Sharp increase in local currency bond yields

After a sharp sell off in local currency bonds which saw yields fall to multi year lows of 5.15%, June saw the most aggressive one month increase for two years, with yields jumping to 6.6%, which van Pittius describes as close to fair value.

‘We believe yields are back in a 6-7% fair value range. While we had not expected such as sharp sell-off we had warned about potential capital losses so had gone under duration.

‘[But] we expect positive absolute returns based on positive carry and our belief that monetary policy rates are anchored by a benign inflation backdrop. On a relative basis, we think emerging market bonds once again look particularly attractive versus developed market bonds.’

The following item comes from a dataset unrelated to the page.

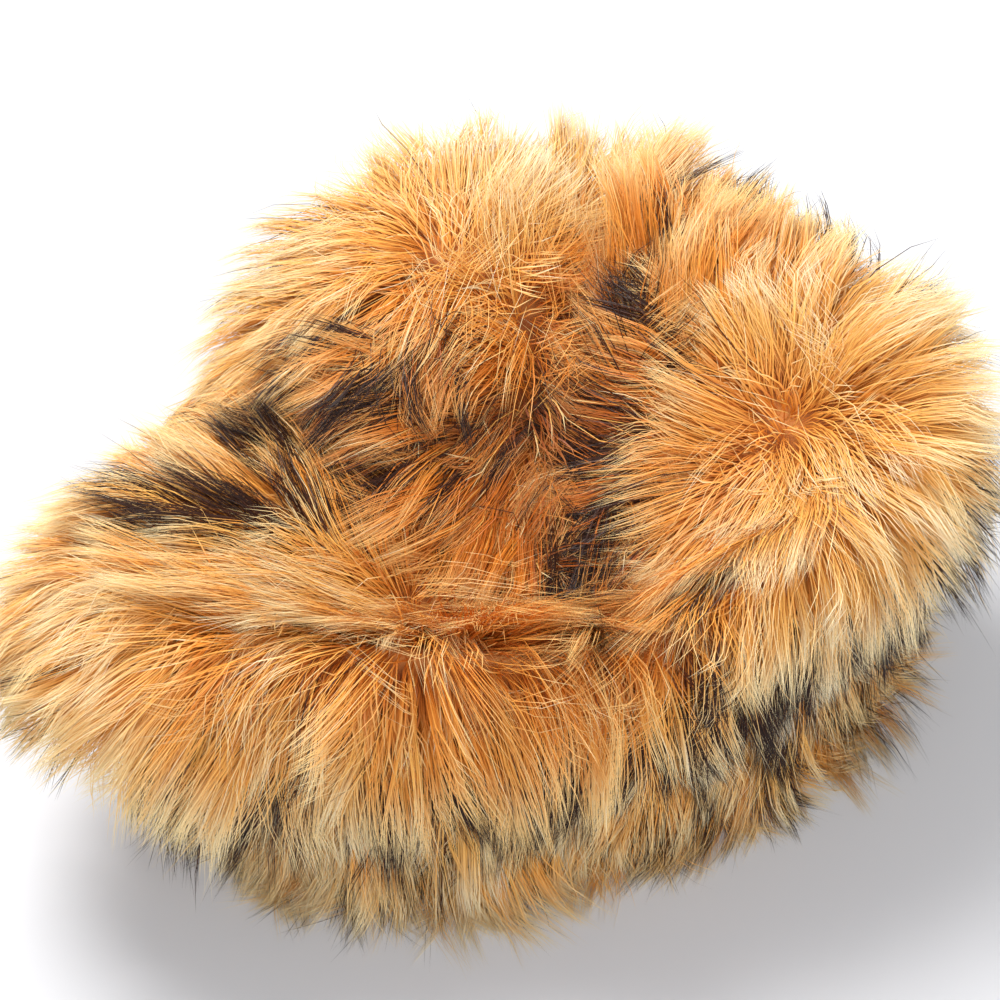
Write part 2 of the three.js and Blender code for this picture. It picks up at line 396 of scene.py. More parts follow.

In terms of currency, van Pittius used the recent correction to add exposure to the Brazilian real and Mexican peso, with positions representing 2% and 2.5% of the fund respectively.

The managers also added Israeli bonds in April, prior to the sell off and have maintained their underweight to the Israeli shekel.

‘He told Citywire: ‘After we bought, rates were cut then cut again, prior to the sell off.  If the Bank of Israel cuts rates again we expect it to weaken the currency as Israel is earning more foreign exchange currency with increasing gas production and a strong shekel would hurt them.’

Russia looking attractive despite political risk

The fund is also overweight the Russian rouble, with 15% exposure compared to the benchmark’s 10% with the managers thinking concerns over the country may be overdone.

‘The headlines on Russia paint a very negative picture and while it has some problems we see it as having a similar dynamic to Turkey in that there is an educated middle class living in the cities but their unhappiness with the ruling party is at odds with the grass roots support for it in all other areas. ‘

‘We accept there is political risk and that Russia does not have the greatest fundamentals but we think the currency looks very cheap.’

Elsewhere a short on the Peruvian currency has been closed out and replaced with a short on the Czech krone while a long on Singapore bonds versus short on Malaysian bonds has been added after weakness in the Singapore economy.

‘Peru and Colombia got hammered during the sell off and we had been quite heavy in our Latin American positions.’

Over five years to the end of June, the fund has returned 76.4% compared to the JP Morgan EMBI Global Diversified TR benchmark return of 96.2%.